- Born: Reino Gikman March 27, 1930 Terijoki, Finland (present-day Zelenogorsk, Russia) (alleged)
- Disappeared: June 1989 (aged 59) Vienna, Austria
- Status: Missing for 36 years, 5 months and 24 days

= Reino Gikman =

KGB officer

Reino Gikman (allegedly born March 27, 1930, Ino, Terijoki, Finland) was the alias used by an undercover agent for the Soviet KGB who operated in Western Europe. Gikman used a Finnish passport and spent several years in Finland developing his illegal residence cover by posing as a Finn. The KGB was able to create fake Finnish citizenships by inserting fake births into the church records with the help of a priest of the Finnish Orthodox Church. Gikman's fake personality was however the result of the theft in 1952 of four registry books of church records from the Orthodox repository in Kuopio. He received his first Finnish passport at a Finnish embassy, before ever entering Finland. He moved to Finland in 1966, and held various jobs in Helsinki in the 1960s, working e.g. in the Suomalainen Kirjakauppa bookstore.

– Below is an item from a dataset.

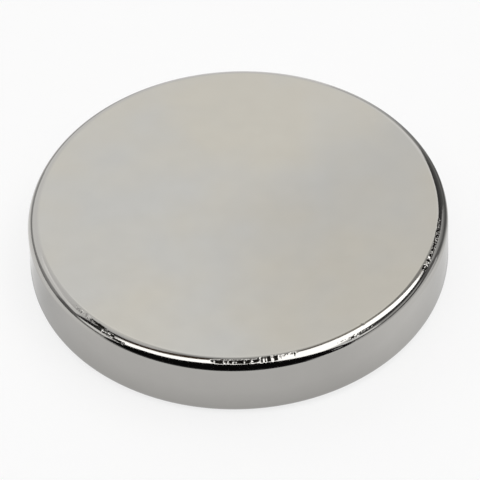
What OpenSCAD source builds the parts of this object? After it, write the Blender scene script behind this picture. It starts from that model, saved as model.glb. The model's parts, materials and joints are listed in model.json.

In 1968 he "married" a fictitious woman named Martta Nieminen, with whom he had an equally fictitious son named John Robert Gikman, who was reported to have been born in Düsseldorf on 10 June 1968.

==Disappearance==
From 1979 until his disappearance in June 1989 he was living in Vienna, and reportedly working for the United Nations in Paris. A wiretapped telephone conversation on April 27, 1989, between Gikman and Felix Bloch, a U.S. State Department official stationed in Vienna from 1980 to 1987, was the original cause of espionage suspicions on Bloch.

== Similar cases ==

The Finnish Security Intelligence Service estimates that Russian intelligence had several dozen fictitious Finnish identities at their disposal. One such example was Veikko Pöllänen, allegedly born January 12, 1943, in Sortavala, who married a second adopter of a fictitious personality named Sirkka-Liisa Reponen, allegedly born April 3, 1945, in Suonenjoki. The couple fled Finland in 1985, apparently due to fears of being exposed due to Oleg Gordievsky's defection.